One of the most effective resources shoppers and travelers have to make their holiday season safe is themselves. Being cautious, staying alert and planning ahead are essential for a happy and safe holiday, according to Radford University Criminal Justice Professor and former police officer Tod Burke.
“Putting your purchases in the trunk is certainly a lot better than putting them in view in the back seat,” Burke says. “Be smart. If you are going out alone, try to make sure you are parking in a well-lit, crowded area. Let someone know where you’re going but don’t put too much information out there.”
Social networking is a stalker’s dream, Burke says. Posting your whereabouts and what you’ll be doing is not wise. Text-messaging while walking or sitting in your car – or elsewhere – creates additional problems. “If you’re texting, you’re being distracted. It can cause a thief to take advantage of you while you’re not paying attention,” he adds.
• Put purchases in the trunk rather than in view in the back seat.
• Make sure you are parking in a well-lit, crowded area.
• Avoid text-messaging while walking or sitting in your car. It’s a distraction.
• Avoid posting your whereabouts on social networking sites but let a family member know where you’re going.
Traveling During the Holidays
Planning for traffic delays and mapping out alternative routes is good but often times taking an alternate route is not wise. Burke says the shortest route can sometimes be the worst route. He urges travelers to learn more about the neighborhoods they will be driving through.
While on the road, there is always the possibility of a health emergency. “Depending on the location, it may be quicker for you to drive on to the hospital instead of calling the police or rescue squad. It depends on the emergency, the location and your first aid skills. Know your limitations,” Burke says.
Children can also play a vital role in travel safety and while they are helping, they’re also learning and entertaining themselves.
“While you’re driving and familiarizing yourself with a travel route, ask children to observe things around them,” Burke suggests. “What’s the location? What is the last street sign they noticed? Did they notice a hospital sign?”
He also advises letting children gently know that being loud can be a distraction. “Plan activities for them in the car and plan on making frequent stops,” he says.
While international travelers should adhere to many of the same guidelines, they also may be more at risk than those traveling domestically.
“Pick-pocketing and purse-snatching happens more commonly out of the country. Reasons international travelers are often targeted include language barriers, the culture and bad guys know that you tend to carry more money. They also know the likelihood of you coming back to testify is rare,” Burke says. “Don’t keep your wallet in your back pocket. If you do, keep a small amount of money. If you are in a street robbery, they are going to want something, and it is better for your safety if you have something to offer them.”
Travelers have heard it said, “Don’t look like a tourist.” Burke says when robbers see someone with a map and a camera, it makes the traveler much more susceptible to crime. It’s okay to ask questions, he says, but also know that questions make people more aware that you are a tourist.
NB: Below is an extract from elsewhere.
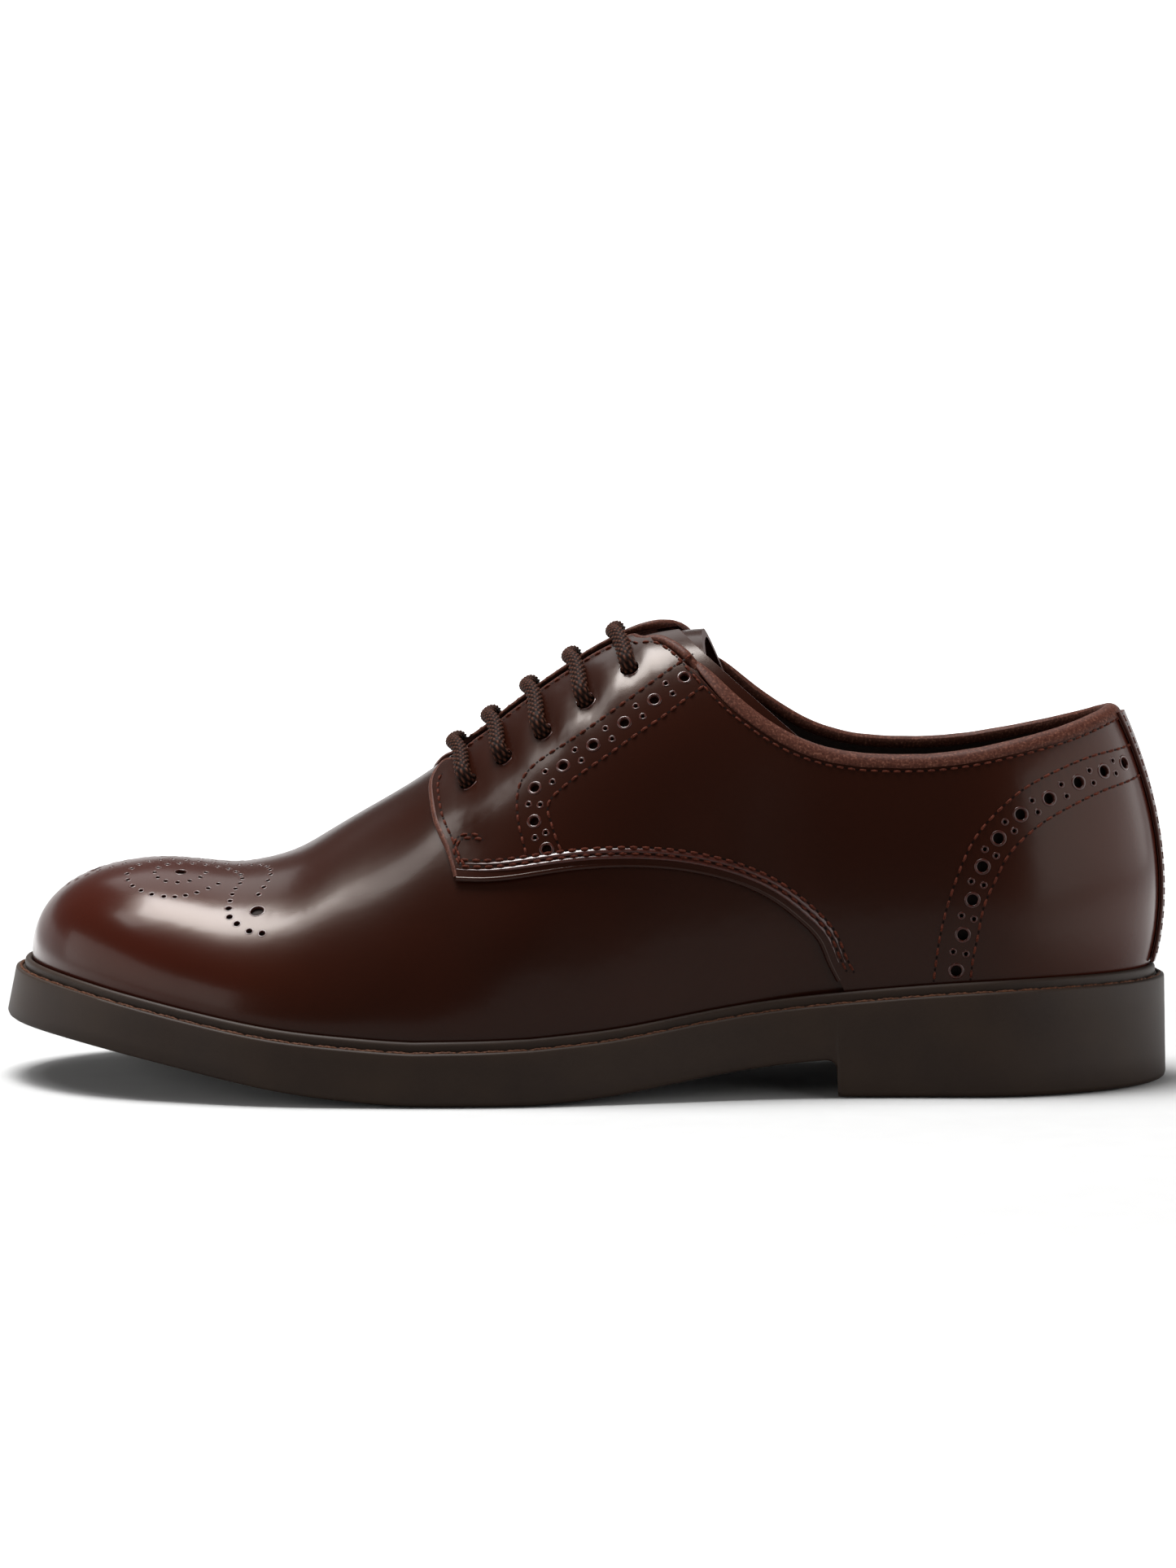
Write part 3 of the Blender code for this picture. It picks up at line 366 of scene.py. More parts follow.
def soft_normals(grid, rounds=3):
    """Outward normals of the ribs, one for each point, evened out a little."""
    around = np.roll(grid, -1, 0) - np.roll(grid, 1, 0)
    padded = np.concatenate([grid, over_ridge(grid)[:, None]], axis=1)
    up = np.concatenate([padded[:, 1:2] - padded[:, :1], padded[:, 2:] - padded[:, :-2]], axis=1)
    normal = np.cross(around, up)
    normal[:, -1] += normal[MIRROR, -1]
    for step in range(rounds + 1):
        normal /= np.maximum(np.linalg.norm(normal, axis=2), 1e-12)[:, :, None]
        if step == rounds:
            return normal
        padded = np.concatenate([normal, over_ridge(normal)[:, None]], axis=1)
        near = (np.roll(normal, 1, 0) + np.roll(normal, -1, 0))[:, 1:] + padded[:, 2:] + padded[:, :-2]
        normal[:, 1:] = normal[:, 1:] + near / 4
        normal[:, -1] = normal[:, -1] + normal[MIRROR, -1]


# Where the laces and the bartack pull the leather in, and where it swells beside them (a depth under nought):
# side chart (x, z), depth, width
PULLS = ((-30.0, 78.8, 1.00, 3.3), (-20.9, 85.0, 1.10, 3.3), (-10.9, 91.5, 1.15, 3.3), (-0.1, 99.4, 1.15, 3.3),
         (11.1, 107.6, 1.00, 3.3), (-29.5, 65.0, 0.80, 3.8), (-25.1, 81.9, -0.55, 2.9), (-14.4, 88.8, -0.55, 2.9),
         (-3.7, 94.1, -0.55, 2.9), (7.0, 102.9, -0.55, 2.9), (-27.0, 69.5, -0.40, 3.0), (-18.0, 42.0, -1.20, 9.0),
         (15.0, 108.5, -0.65, 4.5))
# Shallow waves where the ball of the foot bends the vamp: along X, depth, half width
FLEX = ((-63.0, 0.35, 9.0), (-47.0, -0.30, 8.0))


def pulled(grid, normals):
    """The last with the leather drawn in round the eyelets and lightly waved over the ball."""
    depth = np.zeros(grid.shape[:2])
    x, y, z = grid[:, :, 0], grid[:, :, 1], grid[:, :, 2]
    for px, pz, deep, wide in PULLS:
        near = ((x - px * MM) ** 2 + (z - pz * MM) ** 2) / (2 * (wide * MM) ** 2)
        depth += deep * MM * np.exp(-near)
    rise = (z - deck(x)) / (ridge_height(x) - deck(x))
    for px, deep, wide in FLEX:
        bend = np.exp(-((x - px * MM - 0.25 * (z - 0.04)) / (wide * MM)) ** 2)
        depth += deep * MM * bend * np.clip(rise / 0.35, 0, 1) ** 2 * np.clip((1.02 - rise) / 0.25, 0, 1)
    moved = grid - normals * depth[:, :, None]
    moved[:, 0] = grid[:, 0]
    moved[:, -1] = (moved[:, -1] + moved[MIRROR, -1]) / 2
    return moved


FORM = eased(last_ribs(), 14)
FORM = pulled(FORM, soft_normals(FORM))
FORM_NORMALS = soft_normals(FORM, rounds=1)


def grown(offset):
    moved = FORM + FORM_NORMALS * offset
    moved[:, 0, 2] = FORM[:, 0, 2]
    return moved


class Skin:
    """The last's surface grown by offset: met by rays, with a soft normal anywhere."""

    def __init__(self, offset):
        high = STEPS + 1
        self.points = grown(offset).reshape(-1, 3)
        self.normals = FORM_NORMALS.reshape(-1, 3)
        self.faces = []
        for k in range(2 * RIBS):
            after = (k + 1) % (2 * RIBS)
            for j in range(STEPS):
                a, b, c, d = k * high + j, after * high + j, after * high + j + 1, k * high + j + 1
                self.faces += [(a, b, c), (a, c, d)]
        self.tree = BVHTree.FromPolygons([Vector(p) for p in self.points], self.faces)

    def soft(self, point, index):
        corners = self.faces[index]
        a, b, c = (self.points[i] for i in corners)
        p = np.array(point)
        whole = np.cross(b - a, c - a)
        size = whole @ whole
        if size < 1e-30:
            return self.normals[corners[0]]
        u = np.cross(c - b, p - b) @ whole / size
        v = np.cross(a - c, p - c) @ whole / size
        normal = u * self.normals[corners[0]] + v * self.normals[corners[1]] + (1 - u - v) * self.normals[corners[2]]
        return normal / np.linalg.norm(normal)

    def cast(self, start, ahead):
        point, _, index, _ = self.tree.ray_cast(Vector(start), Vector(ahead))
        return None if point is None else (np.array(point), self.soft(point, index))

    def side(self, x, z, side):
        return self.cast((x, side * FAR, z), (0, -side, 0))

    def above(self, x, y):
        return self.cast((x, y, FAR * 2), (0, 0, -1))

    def nearest(self, point):
        found, _, index, _ = self.tree.find_nearest(Vector(point))
        return np.array(found), self.soft(found, index)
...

Employing common sense tactics can be invaluable when traveling abroad. Don’t carry a lot of jewelry, keep track of passports, and back up or copy all important documents. And again, avoid posting travel information on social networking sites. “Knowing what hotel travelers are staying in and knowing their home is vacant is also a burglar’s dream. There have been a lot of thefts because too much information was posted online. Even avoid posting that you have siblings. Someone could use that information,” Burke says, adding that this could lead to con artists using the information to scam money from family members.
Burke insists, however, the risks should not deter individuals from their holiday travel plans.
“It’s the process, not the destination, that may make the trip fun,” Burke says. “With a little planning and appropriate precautions, travelers can enjoy the ride as well as the destination.”
• Learn more about the neighborhoods you will be driving through.
• Prepare for a health emergency that could happen while on the road.
• Ask children to observe things around them.
• Let children gently know that being loud can be a distraction.
• Don’t wear a lot of jewelry or carry expensive cameras.
• Keep track of passports, and back up or copy all important documents.
• Avoid posting travel information on social networking sites.